Sam Smith, 26, from Liverpool, was shocked when the luzury Christmas tree she ordered online turned out to be a ‘twig with two baubles’
Expectation vs reality! Sam thought she was getting this luxury 6ft tree with a carousel, a train and more than 100 decorations
The elaborate model homes and villages between each layer of branches were completely missing, as was the train, the moving Father Christmas and working carousel that videos had showed spinning on top.
However Sam claims that her friend ordered the same tree and also received the same tiny ‘twig’, while numerous reviews online claim to have received items that do not match their descriptions.
Sam said: “The tree that was advertised was lovely. It was supposed to be six feet tall with Father Christmas carrying a ladder and a working train.
The student nurse thought she’d have to take the day off work to set up her tree because it claimed to be so elaborate
“But we got a six-inch tree which was basically a twig with a couple of baubles, a bit of string and a Father Christmas with a deformed face. It looked like the paint had been chucked on.
“I ordered a charger for my phone that arrived the same day as the tree and the charger came in a bigger box than the tree.
“We were crying with laughter. It was so funny.”
Sam had expected a six-feet parcel to arrive but the tiny tree is smaller than her six-month-old Cockapoo, Ralph.
Karen added: “We were excited for it to come, it said you had to build it yourself so that would have been fun.
“I forgot it was coming, the postman came and I didn’t know what it was because we’re always getting parcels at Christmas. I opened it and just burst out laughing. It was so funny.
“I messaged Sam saying she was going to have to take a day off to help me put it up and she was howling when she saw it.
“You wouldn’t get that for £40 so we thought it might be smaller or not that exact quality on the website but it wasn’t worth a fiver.”
Sam and Karen had ordered the tree from online shop Wulimer after seeing it had been reduced from £100 to £40.
Sam claims friends also ordered from Wulimer and received the same tiny 6in tree, instead of the elaborate creation promised
The Wulimer website, which appears to have dropped the price of the 6ft tree even further to £27.99 while claiming they have ‘limited stock’, bragged that it was handmade and ‘unique’.

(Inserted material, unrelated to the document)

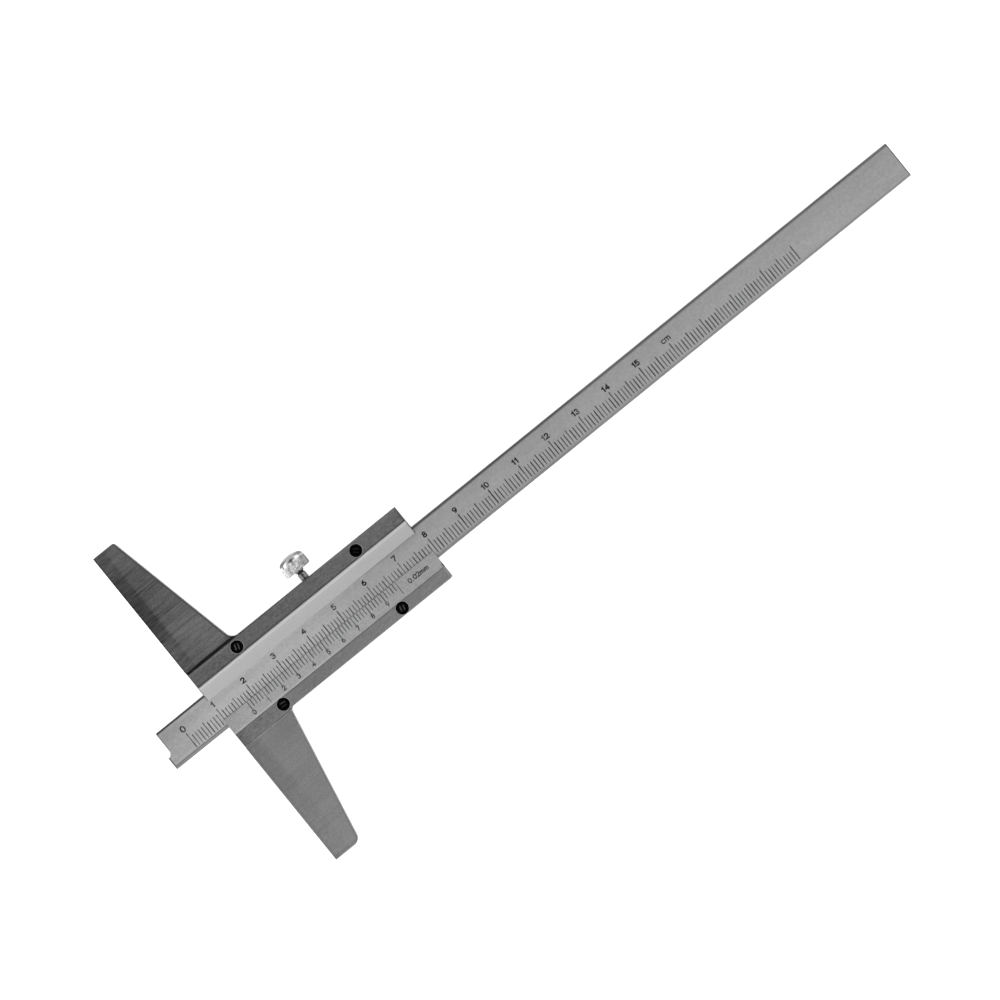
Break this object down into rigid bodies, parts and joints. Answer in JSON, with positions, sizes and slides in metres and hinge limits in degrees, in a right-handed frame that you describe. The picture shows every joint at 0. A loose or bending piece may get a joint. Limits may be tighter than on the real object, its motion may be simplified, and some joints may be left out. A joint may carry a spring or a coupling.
{
  "type": "vernier depth gauge",
  "caption": "Vernier depth gauge: T-shaped ground steel base and slider with a graduated sliding beam, a bevelled vernier plate and a knurled clamp screw.",
  "frame": {"origin": "on the measuring face, on the beam's centre line, at the plane of the gauge's back", "axes": "+X along the beam, away from the measured surface; +Y along the measuring base, towards the clamp screw; +Z out of the graduated front"},
  "size_m": [0.2435, 0.0996, 0.0077],
  "materials": {
    "satin_chrome": "micro-blasted satin chrome on steel, engraved black scale",
    "ground_steel": "surface ground steel, fine grain along the beam's direction",
    "guide_plate": "ground steel flange with a brighter satin-chromed raised band",
    "vernier_plate": "ground steel flange with a satin-chromed bevelled band, engraved black vernier scale",
    "spring_steel": "plain spring steel strip",
    "nickel": "bright nickel plate, knurled rim",
    "black_oxide": "black oxide on steel",
    "scale_ink": "black fill of the engraved scales"
  },
  "bodies": {
    "slider": {"base_frame": "ground_steel", "guide_plate": "guide_plate", "vernier_plate": "vernier_plate", "leaf_spring": "spring_steel", "guide_screw_front": "black_oxide", "guide_screw_rear": "black_oxide", "vernier_screw_front": "black_oxide", "vernier_screw_rear": "black_oxide"},
    "beam": {"beam": "satin_chrome"},
    "clamp": {"clamp_screw": "nickel"}
  },
  "joints": [
    {"name": "beam_slide", "type": "slide", "parent": "slider", "child": "beam", "axis": [1, 0, 0], "range_m": [-0.1327, 0.0173]},
    {"name": "clamp_turn", "type": "hinge", "parent": "slider", "child": "clamp", "pos_m": [0.03935, 0.0119, 0.004], "axis": [0, -1, 0], "range_deg": [-540, 45]}
  ]
}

Sam said: “Mum came downstairs and asked me what I thought of this tree she’d seen online and I thought it was lovely so told her to order it from my PayPal.

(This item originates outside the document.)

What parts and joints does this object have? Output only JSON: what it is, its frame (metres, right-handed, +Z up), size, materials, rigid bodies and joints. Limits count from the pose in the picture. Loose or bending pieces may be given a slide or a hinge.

“It said it would take about four weeks to come so we thought that would be just in time for Christmas.
“We read the reviews which were all good, there weren’t any bad reviews so we ordered it.

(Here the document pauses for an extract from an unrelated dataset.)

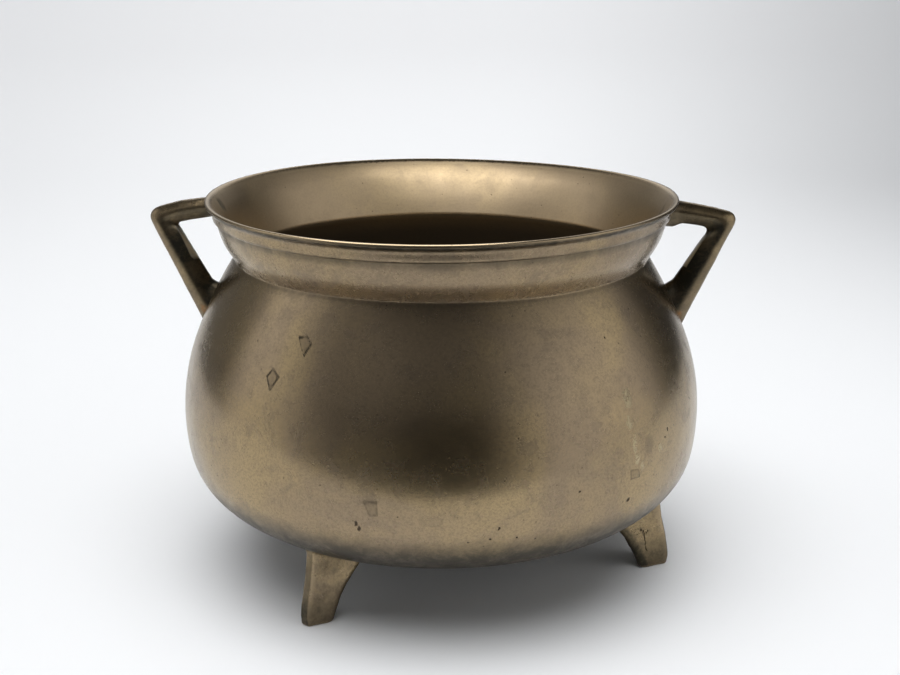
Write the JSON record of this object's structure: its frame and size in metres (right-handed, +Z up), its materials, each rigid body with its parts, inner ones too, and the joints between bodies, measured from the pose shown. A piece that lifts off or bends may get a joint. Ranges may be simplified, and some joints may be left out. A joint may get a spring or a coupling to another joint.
{
  "type": "three-legged cauldron",
  "caption": "Round-bottomed cast bronze cooking pot with a flared neck, a stepped rim, angular elbow handles for a bail and short tapering legs; made to stand in or hang over a fire.",
  "frame": {"origin": "on the pot's axis, at the level of the soles that it stands on", "axes": "+Z up along the pot's axis, X through the two handles, -Y towards the side between the front left leg and the right leg"},
  "size_m": [0.3441, 0.308, 0.227],
  "materials": {
    "bronze": "satin, worn brown patina on cast bell metal",
    "chaplet_metal": "darker, slightly rough inset plates"
  },
  "bodies": {
    "root": {"pot_body": "bronze", "handle_left": "bronze", "handle_right": "bronze", "leg_front_left": "bronze", "leg_right": "bronze", "leg_back": "bronze", "chaplet_kite": "chaplet_metal", "chaplet_diamond": "chaplet_metal", "chaplet_square": "chaplet_metal", "chaplet_wedge": "chaplet_metal", "chaplets_far_side": "chaplet_metal"}
  },
  "joints": []
}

The tree looks very luxurious in online pictures, complete with elaborate model homes and villages between each layer of branche, as well as a train, the moving Father Christmas and working carousel that videos had showed spinning on top
“There were photos of it in people’s houses which is strange.”
Sam shared a snap of her online shopping fail on social media and commentors were quick to share how hilarious they found the incident.
Sam wrote: “Imagine mum four weeks ago saying ‘ooh shall we order this tree?’ Yeah sound go on then… it arrived today. God knows where it’s gonna fit.”
One reader said: “Omg I saw people ordering these on a Christmas group and couldn’t believe people were ordering it.”
The advertisement said that the tree has lights, music, a climbing Santa and motorised elements such as a train and ferris wheel
Another said: “I saw that tree and knew it was too good to be true. I think it was about £30 or something.”
Sam said: “I decorated it and posted a photo of it on Facebook and everyone was saying they couldn’t believe we’d fallen for it.
“We’ve put the decorations on and put it on the side for fun.”
Karen added: “Everyone was laughing and telling us to get our money back but its not about the money, people will fall for it.”
Although Sam found the funny side and made use of the tiny tree by displaying it in her kitchen, she has requested a refund from the company but is yet to hear back.
Nightmare before Christmas! A rather dubious looking Santa decoration on the tree Sam received
Sam said: “We paid through PayPal so should be able to get my money back.
“About three days after we’d ordered it, I sent a photo of it to my friend who’d ordered the same tree and they’d also received the tiny one so it’s happened to a few people.
“I wasn’t expecting what we got but I thought it would just be the stand and we’d have to get the parts ourselves.”
Wulimer have been contacted for comment but failed to respond.